__What is asked__. Reproduce, word for word, every line from the first one down to the line containing "overrun = 2.0", and nothing else.

__Material provided__.
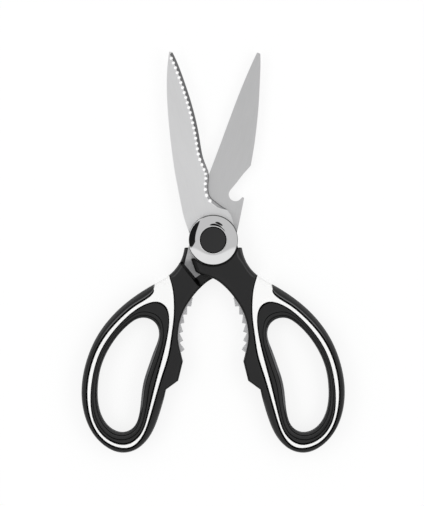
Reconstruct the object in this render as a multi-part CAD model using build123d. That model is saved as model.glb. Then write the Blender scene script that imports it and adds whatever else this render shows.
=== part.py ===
from build123d import *
import math
import os

os.makedirs("parts", exist_ok=True)

# The shears lie flat, blades towards +Y, with the origin on the pivot axis and on the
# plane that they rest on. Every half is drawn closed, as its upper half: blade along +Y,
# handle on the +X side, shear plane at z = 0, its own layer above it.

# Whole shears
blade_reach = 100.5  # pivot to blade tip
blade_half_width = 12.0
handle_reach = 118.4  # pivot to the far end of a handle
handle_span = 48.8  # closing line to the outer side of a handle
handle_thickness = 11.0
rest_half_angle = 13.85  # degrees that each half is turned when lying open
overrun = 2.0  # how far a cutting tool stands past what it cuts

# Blades
blade_thickness = 2.5
shear_gap = 0.2  # between the two blades
bevel_width = 1.9
bevel_runout = 0.2  # how far the bevel's cutter stands over the blade face
edge_land = 0.7  # height of the flat left at the cutting edge
scallop_radius = 0.85
scallop_pitch = 2.7
scallop_inset = 2.3  # from the cutting edge to the closed end of a scallop
scallop_lean = 38.0  # degrees between the scallop axis and the blade face
scallop_first = 3.6  # along the edge from the tip to the first scallop
scallop_count = 30
scallop_sides = 8

# Handles
grip_stand_back = 0.2  # the black faces lie this much under the white ones
grip_rounding = 3.0
ring_rounding = 1.9
lug_rounding = 1.0
step_lean = 12.0  # degrees between the step's wall and upright, with its foot nearer the pivot
core_web_half_height = 4.0
core_flange = 1.3  # how far the core's web reaches under each black piece
web_start_share = 0.30  # of handle_reach, where the flange begins
border_samples = 40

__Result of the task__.
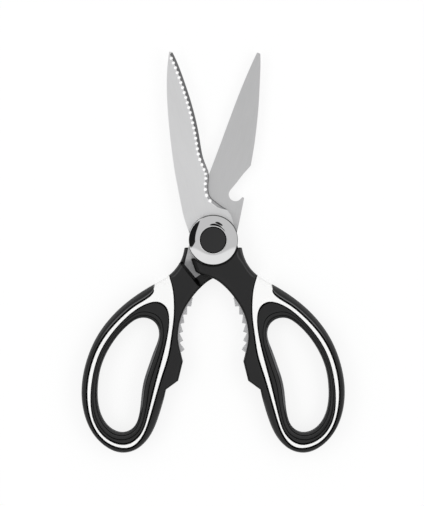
Reconstruct the object in this render as a multi-part CAD model using build123d. That model is saved as model.glb. Then write the Blender scene script that imports it and adds whatever else this render shows.
=== part.py ===
from build123d import *
import math
import os

os.makedirs("parts", exist_ok=True)

# The shears lie flat, blades towards +Y, with the origin on the pivot axis and on the
# plane that they rest on. Every half is drawn closed, as its upper half: blade along +Y,
# handle on the +X side, shear plane at z = 0, its own layer above it.

# Whole shears
blade_reach = 100.5  # pivot to blade tip
blade_half_width = 12.0
handle_reach = 118.4  # pivot to the far end of a handle
handle_span = 48.8  # closing line to the outer side of a handle
handle_thickness = 11.0
rest_half_angle = 13.85  # degrees that each half is turned when lying open
overrun = 2.0  # how far a cutting tool stands past what it cuts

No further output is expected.